Smart Contracts in Solidity

Smart Contracts in Solidity


A smart contract is code located at a specific address  within the Ethereum blockchain. Smart contracts run inside an Ethereum virtual machine (EVM). The code it executes does not have access to the network, the file system, or other processes. It only has limited access to other smart contracts that are located on the blockchain.

There are two types of accounts:

  • External accounts that are controlled by key pairs (public/private)
  • Smart contract accounts that are controlled by the smart contract source code.

A smart contract account is created at the time the smart contract is deployed on the blockchain. Each account has a balance in units of wei (ether) that can be modified by sending transactions that include a value. A transaction is a message that is sent from one account to another. It can include binary data (payload) and ether. A call is a message that does not involve ether. For example, a call to a method of a smart contract.

Each transaction is charged with an amount of gas, which is consumed during its execution. The transaction creator sets the gas price, and you must pay a total = gas price * used gas from your ether account. If there is leftover gas when carrying out the transaction, it will be returned to you after execution.

Each smart contract account has a persistent memory region called "storage". It also has another region of memory that is created on each message call. Message calls are used to invoke smart contracts from other smart contracts or to send ether to non-smart contract accounts. They are similar to transactions.

Smart contracts can load dynamic code from another address. The "storage", address and balance refer to the smart contract that makes the call. This makes it possible to implement libraries in solidity. Moreover, smart contracts can  also store logs in a special region of the blockchain, and which are used in event management. Smart contracts cannot access logs after they are created, but they can be viewed from outside the blockchain, for example from a "thin client".

We can think of a smart contract as a class in object-oriented programming. The attributes would be the state variables and the properties would be the functions that can modify these state variables. It would also have its constructor (only one is allowed) although it is optional.

To define the compiler version of a smart contract, use the pragma statement with the solidity version and then contract :

pragma solidity ^0.8.4;

contract SaveData {
uint data;

function set(uint x) public {
data = x;
}

function get() public constant returns (uint) {
return data;
}
}


In this example smart contract doesn't do anything special, it just saves data that is an integer and anyone could call the set method to change it. Within a smart contract we usually define events, data structures and enums. Functions can have modifiers that change the behavior. For example visibility: as private or public.

Variables can also have visibility, so a private variable is visible to the rest of the blockchain actors, but is not accessible from the rest of the smart contracts. A public variable can be read by the rest of the smart contracts and actors. State variables are permanently stored in the smart contract.

Comments are written with // for a single line or with /* .... */ for multiple lines  and solidity source code files typically have the .sol extension and use the pep8 style guide inherited from Python .

Inheritance

Smart contracts can inherit from each other with the is statement. Multiple inheritance is allowed.
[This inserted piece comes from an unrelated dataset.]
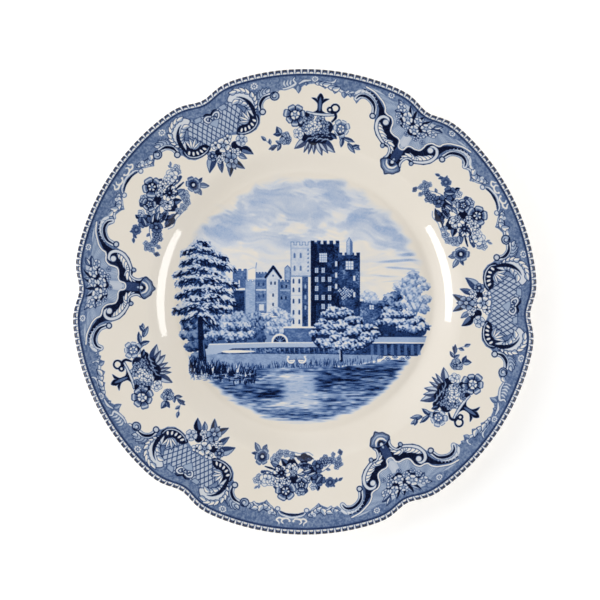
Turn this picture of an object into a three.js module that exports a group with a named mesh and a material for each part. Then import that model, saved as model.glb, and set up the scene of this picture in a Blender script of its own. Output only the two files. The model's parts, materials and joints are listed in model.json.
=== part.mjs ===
// China dinner plate: a round well, a broad rim and a lip cut into six shallow lobes.
//
// A fired plate has no loose pieces. It is modelled as the layers that it is built up from, each a
// closed solid that lies face to face on the next:
//   biscuit_body   the pressed earthenware body, with its foot ring
//   centre_print   the ink film of the scene, soaked into the floor of the well
//   border_print   the ink film of the border, soaked into the rim
//   glaze_coat     clear glaze over the face, round the lip and down the back to the foot
//   base_glaze     clear glaze in the recess inside the foot ring
// The bottom of the foot ring is wiped bare before firing, so it is the body itself that stands on
// the table. Millimetres, +Z up, origin at the centre of the foot's seat, +Y to the scene's top.

import * as THREE from 'three';

// ---- Driving dimensions ----

const PLATE_RADIUS = 127;      // centre to the crest of a lobe, over the glaze
const RIM_RISE = 7.6;          // shoulder to lip, up the rim
const WELL_RADIUS = 70;        // flat floor of the well
const FLOOR_HEIGHT = 5.4;      // bare floor of the well above the table
const WALL_WIDTH = 18;         // well floor out to the shoulder
const WALL_RISE = 9.5;         // well floor up to the shoulder
const BODY_THICKNESS = 3.6;    // wall and rim, square to the face
const GLAZE_THICKNESS = 0.3;
const INK_DEPTH = 0.1;         // how far the ink soaks into the biscuit
const BORDER_OVERHANG = 9;     // how far the border print reaches down the well wall

const LOBES = 6;
const NOTCH_DEPTH = 3.8;       // how far the lip dips between two lobes
const NOTCH_WIDTH = 4.5;       // degrees from a notch's middle to 1/e of its depth
const NOTCH_TURN = -3;         // degrees from +X to the first notch

const FOOT_OUTSET = 5;         // well floor's edge out to the foot's outer edge
const FOOT_WIDTH = 3.6;        // the seat that stands on the table
const FOOT_DRAFT = 0.5;        // how far each side of the foot leans in to the seat
const RECESS_DEPTH = 1.9;      // table up to the bare base inside the foot
const WIPED_HEIGHT = 0.8;      // bare clay up each side of the foot

// ---- Faceting ----

const SEGMENTS = 12 * LOBES;   // a column of vertices falls on every notch and every crest
const WALL_STEPS = 2;          // rings on the wall, below and again above the border print's edge
const RIM_STEPS = 3;
const LIP_STEPS = 4;

// ---- Values worked out from them ----

const SHOULDER_RADIUS = WELL_RADIUS + WALL_WIDTH;
const SHOULDER_HEIGHT = FLOOR_HEIGHT + WALL_RISE;
const BORDER_RADIUS = SHOULDER_RADIUS - BORDER_OVERHANG;
const LIP_RADIUS = BODY_THICKNESS / 2;
const RIM_END = PLATE_RADIUS - GLAZE_THICKNESS - LIP_RADIUS;
const RIM_SLOPE = RIM_RISE / (RIM_END - SHOULDER_RADIUS);
const FOOT_OUTER = WELL_RADIUS + FOOT_OUTSET;
const FOOT_INNER = FOOT_OUTER - FOOT_WIDTH;

// ---- The bare plate's section, as radius and height ----

/** Height of the bare face: flat floor, S-shaped wall, then a rim that rises evenly. */
function faceHeight(radius) {
  if (radius <= WELL_RADIUS) return FLOOR_HEIGHT;
  if (radius >= SHOULDER_RADIUS) return SHOULDER_HEIGHT + RIM_SLOPE * (radius - SHOULDER_RADIUS);
  const t = (radius - WELL_RADIUS) / WALL_WIDTH;
  const rise = WALL_RISE * t * t * (3 - 2 * t);
  return FLOOR_HEIGHT + rise + RIM_SLOPE * WALL_WIDTH * t * t * (t - 1);
}

function faceSlope(radius) {
  if (radius <= WELL_RADIUS) return 0;
  if (radius >= SHOULDER_RADIUS) return RIM_SLOPE;
  const t = (radius - WELL_RADIUS) / WALL_WIDTH;
  return WALL_RISE * 6 * t * (1 - t) / WALL_WIDTH + RIM_SLOPE * t * (3 * t - 2);
}

function facePoint(radius) {
  return new THREE.Vector2(radius, faceHeight(radius));
}

/** The point on the back that lies a body's thickness under a point of the face. */
function backPoint(radius) {
  const square = new THREE.Vector2(faceSlope(radius), -1).setLength(BODY_THICKNESS);
  return facePoint(radius).add(square);
}

/** Radii from one to another in equal steps, without the first. */
function steps(from, to, count) {
  return Array.from({ length: count }, (_, i) => THREE.MathUtils.lerp(from, to, (i + 1) / count));
}

const lowerWallRadii = steps(WELL_RADIUS, BORDER_RADIUS, WALL_STEPS);
const upperRadii = [
  ...steps(BORDER_RADIUS, SHOULDER_RADIUS, WALL_STEPS),
  ...steps(SHOULDER_RADIUS, RIM_END, RIM_STEPS),
];

const floorPoints = [facePoint(0), facePoint(WELL_RADIUS)];
const lowerWallPoints = lowerWallRadii.map(facePoint);
const borderPoints = [BORDER_RADIUS, ...upperRadii].map(facePoint);

/** Half circle from the top of the rim round to its underside, ends left out. */
function lipPoints() {
  const middle = facePoint(RIM_END).add(backPoint(RIM_END)).divideScalar(2);
  const up = facePoint(RIM_END).sub(middle);
  return steps(0, -Math.PI, LIP_STEPS).slice(0, -1)
    .map((turn) => up.clone().rotateAround(new THREE.Vector2(), turn).add(middle));
}

/** Underside from the lip down to the foot, and the part of the foot that takes glaze. */
function backPoints() {
  const radii = [...lowerWallRadii, ...upperRadii].reverse();
  return [...radii.map(backPoint), footSide(FOOT_OUTER, 1)];
}

/** Where the wiped band ends on the foot's outer (1) or inner (-1) side. */
function footSide(seatRadius, side) {
  return new THREE.Vector2(seatRadius + side * FOOT_DRAFT, WIPED_HEIGHT);
}

const glazedPath = [
  ...floorPoints, ...lowerWallPoints, ...borderPoints.slice(1), ...lipPoints(), ...backPoints(),
];

const recessPath = [
  footSide(FOOT_INNER, -1),
  new THREE.Vector2(FOOT_INNER - 2 * FOOT_DRAFT, RECESS_DEPTH),
  new THREE.Vector2(0, RECESS_DEPTH),
];

// ---- Solids of revolution, drawn in at the notches ----

/** A path moved square to itself, to the left of the way that it runs. */
function offsetPath(path, distance) {
  return path.map((point, i) => {
    const before = path[Math.max(i - 1, 0)];
    const after = path[Math.min(i + 1, path.length - 1)];
    const along = after.clone().sub(before);
    if (point.x === 0) return new THREE.Vector2(0, point.y + Math.sign(along.x) * distance);
    return new THREE.Vector2(-along.y, along.x).setLength(distance).add(point);
  });
}

/** Ink soaked in under part of the face. */
function sunk(points) {
  return points.map((point) => new THREE.Vector2(point.x, point.y - INK_DEPTH));
}

/** How much of its radius a point keeps: all of it, but less near a notch on the rim. */
function notchScale(radius, turn) {
  const pitch = 360 / LOBES;
  const fromNotch = THREE.MathUtils.euclideanModulo(turn - NOTCH_TURN + pitch / 2, pitch) - pitch / 2;
  const dip = Math.exp(-((fromNotch / NOTCH_WIDTH) ** 2));
  const onRim = THREE.MathUtils.smoothstep(radius, SHOULDER_RADIUS, PLATE_RADIUS);
  return 1 - (NOTCH_DEPTH / PLATE_RADIUS) * dip * onRim;
}

/** Revolves a section, which runs with the solid on its right, and draws its rim in at the notches. */
function revolve(section) {
  const start = THREE.MathUtils.degToRad(90 + NOTCH_TURN);
  const profile = section.slice().reverse();
  const geometry = new THREE.LatheGeometry(profile, SEGMENTS, start, 2 * Math.PI);
  geometry.rotateX(Math.PI / 2);
  const position = geometry.attributes.position;
  for (let i = 0; i < position.count; i += 1) {
    const x = position.getX(i);
    const y = position.getY(i);
    const scale = notchScale(Math.hypot(x, y), THREE.MathUtils.radToDeg(Math.atan2(y, x)));
    position.setXY(i, x * scale, y * scale);
  }
  return geometry;
}

/**
 * Splits the quads of a revolved section's last spans the other way. A path that is followed
 * backwards would otherwise facet differently from the same path followed forwards, and cut into it.
 */
function turnDiagonals(geometry, section, lastSpans) {
  const index = geometry.index;
  const spans = section.length - 1;
  for (let quad = 0; quad < spans * SEGMENTS; quad += 1) {
    if (quad % spans >= lastSpans) continue;
    const [a, b, d, c] = [0, 1, 2, 3].map((corner) => index.getX(quad * 6 + corner));
    [a, b, c, c, d, a].forEach((corner, k) => index.setX(quad * 6 + k, corner));
  }
}

/** A skin between two paths that run side by side, the first one outermost. */
function skin(outerPath, innerPath) {
  const section = [...outerPath, ...innerPath.slice().reverse()];
  const startsOnAxis = outerPath[0].x === 0;
  if (!startsOnAxis) section.push(outerPath[0].clone());
  const geometry = revolve(section);
  turnDiagonals(geometry, section, startsOnAxis ? innerPath.length - 1 : innerPath.length);
  return geometry;
}

// ---- Pieces ----

const finishes = {
  biscuit: new THREE.MeshStandardMaterial({ color: 0xe6dccb, roughness: 0.85, metalness: 0 }),
  ink: new THREE.MeshStandardMaterial({ color: 0x2b3f73, roughness: 0.6, metalness: 0 }),
  glaze: new THREE.MeshStandardMaterial({ color: 0xece4d7, roughness: 0.08, metalness: 0 }),
};

const plate = new THREE.Group();

function addPiece(name, geometry, finish) {
  const mesh = new THREE.Mesh(geometry, finishes[finish]);
  mesh.name = name;
  plate.add(mesh);
}

const bodySection = [
  ...sunk(floorPoints), floorPoints.at(-1),
  ...lowerWallPoints,
  ...sunk(borderPoints), borderPoints.at(-1),
  ...lipPoints(), ...backPoints(),
  new THREE.Vector2(FOOT_OUTER, 0), new THREE.Vector2(FOOT_INNER, 0),
  ...recessPath,
];

addPiece('biscuit_body', revolve(bodySection), 'biscuit');
addPiece('centre_print', skin(floorPoints, sunk(floorPoints)), 'ink');
addPiece('border_print', skin(borderPoints, sunk(borderPoints)), 'ink');
addPiece('glaze_coat', skin(offsetPath(glazedPath, GLAZE_THICKNESS), glazedPath), 'glaze');
addPiece('base_glaze', skin(offsetPath(recessPath, GLAZE_THICKNESS), recessPath), 'glaze');

export default plate;
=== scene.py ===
"""China dinner plate: smooth glazed layers on the CAD's own sections, with a blue print drawn in code."""
import json
import math

import bpy
import numpy as np
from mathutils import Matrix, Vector

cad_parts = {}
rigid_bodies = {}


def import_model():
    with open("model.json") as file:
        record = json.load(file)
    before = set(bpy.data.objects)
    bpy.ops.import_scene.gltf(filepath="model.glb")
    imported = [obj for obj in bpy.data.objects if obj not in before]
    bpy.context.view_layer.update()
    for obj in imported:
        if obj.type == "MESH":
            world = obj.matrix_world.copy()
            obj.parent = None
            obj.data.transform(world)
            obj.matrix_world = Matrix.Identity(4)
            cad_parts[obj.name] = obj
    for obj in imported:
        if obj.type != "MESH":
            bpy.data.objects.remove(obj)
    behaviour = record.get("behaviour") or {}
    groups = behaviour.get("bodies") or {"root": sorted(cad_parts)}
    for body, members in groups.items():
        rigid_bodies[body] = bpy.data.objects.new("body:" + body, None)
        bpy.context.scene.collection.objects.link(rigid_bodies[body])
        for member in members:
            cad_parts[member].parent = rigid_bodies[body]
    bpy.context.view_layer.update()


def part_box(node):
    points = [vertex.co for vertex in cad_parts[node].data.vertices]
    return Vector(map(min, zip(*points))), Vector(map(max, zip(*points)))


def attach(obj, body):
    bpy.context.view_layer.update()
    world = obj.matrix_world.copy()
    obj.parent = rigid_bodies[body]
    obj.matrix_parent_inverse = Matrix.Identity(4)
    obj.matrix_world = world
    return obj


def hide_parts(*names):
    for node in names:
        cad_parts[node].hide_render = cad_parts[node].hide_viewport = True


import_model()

MM = 0.001

# ---- Canvas ----
PIXEL = 0.16              # mm
REACH = 128.0             # mm from the centre to the canvas's edges
FEATHER = 0.2             # mm over which an edge fades
LINE = 0.3                # mm, the engraver's usual line
BARE, PALE, LIGHT, MID, DEEP, NAVY = 0.0, 0.13, 0.36, 0.62, 0.82, 1.0


class Canvas:
    """Ink density from 0, bare cream, to 1, navy, on a square in millimetres seen from above."""

    def __init__(self):
        count = int(2 * REACH / PIXEL)
        self.axis = (np.arange(count, dtype=np.float32) + 0.5) * PIXEL - REACH
        self.ink = np.zeros((count, count), np.float32)
        self.mask = None

    def window(self, points, pad=0):
        points = np.asarray(points)
        low = np.searchsorted(self.axis, points.min(0) - pad)
        high = np.searchsorted(self.axis, points.max(0) + pad)
        spot = (slice(low[1], high[1]), slice(low[0], high[0]))
        return spot, self.axis[spot[1]][None, :], self.axis[spot[0]][:, None]

    def blend(self, spot, cover, tone):
        self.ink[spot] += cover * (tone - self.ink[spot])

    def lay(self, spot, outside, tone, strength=1.0):
        """Inks a spot wherever the distance outside the shape is below zero."""
        cover = np.clip(0.5 - outside / FEATHER, 0, 1) * strength
        self.blend(spot, cover if self.mask is None else cover * self.mask[spot], tone)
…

contract mycontract is contractfather {
variables
functions
}


New Operator and Destruction


A smart contract can create another smart contract with the new statement. Ether can be sent when creating the smart contract by calling the value() method after the constructor. A smart contract can be destroyed with the selfdestruct(address) call, sending the accumulated ether to that address. It is the only way to remove a smart contract from the blockchain. Although it is always advisable to have a state variable to deactivate it that causes throws to be launched when invoking its functions, so the ether will be returned. It is advisable to save the msg.sender in the constructor and then pass it as an argument to selfdestruct.

Abstract Contracts and Interfaces


They are smart contracts that have some functions without implementation. That is, the name of the function, the input and output parameters, and it ends with a semicolon are defined. These smart contracts are not compiled, they are used as base smart contracts for other smart contracts that inherit them. Though, Interfaces are similar to abstract smart contracts, but they cannot have any functions implemented. They also cannot inherit from other smart contracts or interfaces, they cannot define a constructor, variables, structs, or enums and are used in the smart contracts that inherit them. 


Thats all for today, in the later posts I will go into more details but I'll try to keep it simple and more practical, so stay with me and don't forget to like and follow!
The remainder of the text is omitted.